A more understated and successful example comes from the CONCACAF Women’s Championship. Panama’s 17-year-old goalkeeper Yenith Bailey had an incredible tournament, but Jamaica’s Nicole McClure, who was subbed-in specifically for the penalty shootout, ended up making two saves that would send the Jamaican women to their first World Cup.

On Panama’s fourth kick from Kenia Rangel, McClure lines up shifted only slightly to her left, with her right foot near the center of the goal. (There’s a better angle of her positioning, but with lower quality video, here.)

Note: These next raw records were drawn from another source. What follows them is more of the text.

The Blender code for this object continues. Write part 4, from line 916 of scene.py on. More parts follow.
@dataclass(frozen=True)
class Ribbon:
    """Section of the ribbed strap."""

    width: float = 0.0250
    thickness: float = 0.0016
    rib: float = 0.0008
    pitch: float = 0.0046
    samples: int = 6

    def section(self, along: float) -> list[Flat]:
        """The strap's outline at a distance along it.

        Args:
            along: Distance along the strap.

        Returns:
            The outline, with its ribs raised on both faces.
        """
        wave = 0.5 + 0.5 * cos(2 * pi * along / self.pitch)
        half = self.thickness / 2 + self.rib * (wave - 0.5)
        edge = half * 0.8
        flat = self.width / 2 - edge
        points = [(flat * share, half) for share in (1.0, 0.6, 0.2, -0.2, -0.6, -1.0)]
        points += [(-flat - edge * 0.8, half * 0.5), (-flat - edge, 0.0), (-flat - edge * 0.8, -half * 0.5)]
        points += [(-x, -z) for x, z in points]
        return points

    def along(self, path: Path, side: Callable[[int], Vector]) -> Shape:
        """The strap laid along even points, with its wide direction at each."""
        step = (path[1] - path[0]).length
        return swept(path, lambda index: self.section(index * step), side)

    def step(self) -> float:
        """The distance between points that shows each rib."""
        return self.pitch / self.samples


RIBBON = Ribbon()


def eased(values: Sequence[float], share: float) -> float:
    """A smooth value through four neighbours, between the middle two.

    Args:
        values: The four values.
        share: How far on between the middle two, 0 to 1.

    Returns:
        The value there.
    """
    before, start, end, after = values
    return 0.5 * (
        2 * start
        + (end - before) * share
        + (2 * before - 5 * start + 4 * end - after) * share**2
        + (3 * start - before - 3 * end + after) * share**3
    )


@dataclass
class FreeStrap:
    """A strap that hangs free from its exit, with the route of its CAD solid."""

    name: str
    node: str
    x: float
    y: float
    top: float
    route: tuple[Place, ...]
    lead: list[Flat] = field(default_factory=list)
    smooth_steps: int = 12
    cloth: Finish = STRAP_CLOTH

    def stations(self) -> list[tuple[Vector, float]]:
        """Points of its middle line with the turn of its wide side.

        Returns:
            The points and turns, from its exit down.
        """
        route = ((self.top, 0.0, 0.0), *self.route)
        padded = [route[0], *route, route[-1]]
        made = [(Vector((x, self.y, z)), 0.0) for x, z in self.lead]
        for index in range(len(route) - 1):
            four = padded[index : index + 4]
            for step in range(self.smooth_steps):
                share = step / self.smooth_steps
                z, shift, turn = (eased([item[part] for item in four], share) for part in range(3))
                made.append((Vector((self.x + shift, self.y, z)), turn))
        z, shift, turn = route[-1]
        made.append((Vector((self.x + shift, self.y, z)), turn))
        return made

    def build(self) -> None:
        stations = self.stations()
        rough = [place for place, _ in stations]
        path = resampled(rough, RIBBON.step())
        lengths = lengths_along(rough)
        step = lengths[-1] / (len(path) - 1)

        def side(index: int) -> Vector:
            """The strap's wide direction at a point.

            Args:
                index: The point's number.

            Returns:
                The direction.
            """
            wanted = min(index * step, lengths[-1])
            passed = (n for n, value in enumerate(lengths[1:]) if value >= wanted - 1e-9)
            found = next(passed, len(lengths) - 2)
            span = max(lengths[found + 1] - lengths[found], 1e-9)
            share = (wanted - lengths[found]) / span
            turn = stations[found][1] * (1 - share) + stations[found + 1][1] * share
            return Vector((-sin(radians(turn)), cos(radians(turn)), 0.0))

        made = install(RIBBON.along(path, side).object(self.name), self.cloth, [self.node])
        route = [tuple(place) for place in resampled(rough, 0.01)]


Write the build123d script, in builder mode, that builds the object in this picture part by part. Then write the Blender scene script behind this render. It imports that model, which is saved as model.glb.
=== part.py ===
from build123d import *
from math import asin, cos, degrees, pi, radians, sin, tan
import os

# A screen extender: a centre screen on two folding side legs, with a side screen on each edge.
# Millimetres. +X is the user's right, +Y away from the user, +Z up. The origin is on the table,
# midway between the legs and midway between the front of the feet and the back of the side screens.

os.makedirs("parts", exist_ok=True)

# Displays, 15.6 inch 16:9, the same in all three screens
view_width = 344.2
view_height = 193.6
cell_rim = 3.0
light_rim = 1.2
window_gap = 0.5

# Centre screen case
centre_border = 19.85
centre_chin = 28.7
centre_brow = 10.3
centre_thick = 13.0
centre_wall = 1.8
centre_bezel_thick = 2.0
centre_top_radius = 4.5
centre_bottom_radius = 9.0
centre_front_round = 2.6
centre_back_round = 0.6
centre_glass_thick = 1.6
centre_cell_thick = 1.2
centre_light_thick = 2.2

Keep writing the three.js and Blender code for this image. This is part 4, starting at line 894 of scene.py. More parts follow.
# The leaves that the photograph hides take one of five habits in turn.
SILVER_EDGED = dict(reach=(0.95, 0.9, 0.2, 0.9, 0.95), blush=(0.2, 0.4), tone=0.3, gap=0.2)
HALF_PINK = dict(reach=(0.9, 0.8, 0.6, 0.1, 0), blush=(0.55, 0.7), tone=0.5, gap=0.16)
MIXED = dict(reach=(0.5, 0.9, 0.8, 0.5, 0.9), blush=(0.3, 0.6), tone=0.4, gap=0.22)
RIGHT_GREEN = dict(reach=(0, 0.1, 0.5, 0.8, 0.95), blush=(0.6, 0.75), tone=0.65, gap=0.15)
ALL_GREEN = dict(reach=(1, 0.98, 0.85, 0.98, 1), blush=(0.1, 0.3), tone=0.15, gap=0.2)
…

Just as Madrigal did, Rangel sends it to the right side of the keeper where there is more space. She doesn’t hit it nearly as well, though, scuffing it along the ground, and McClure gets down and palms it away with relative ease.

“With relative ease” is a hell of a thing to say about any penalty save, though. Nothing about any of this is easy and whatever a keeper can do to keep one out of the back of the net is worth celebrating.

The save that will enrich your life

On that note, let’s close with one of Yenith Bailey’s eight million saves from that same tournament. In stoppage time of the first half of Panama’s 2-0 stunner over Mexico, Bailey brick-walled Charlyn Corral on a penalty kick to keep the game scoreless.

This is pretty well hit by Corral, and it’s not that far off the post. Bailey, who by the way started playing keeper a year ago, just covers an incredible amount of ground with her first stride and is somehow there before the ball is. It’s worth turning your sound up for because the combination of the thud when she intercepts it and the announcer’s disbelief is wonderful.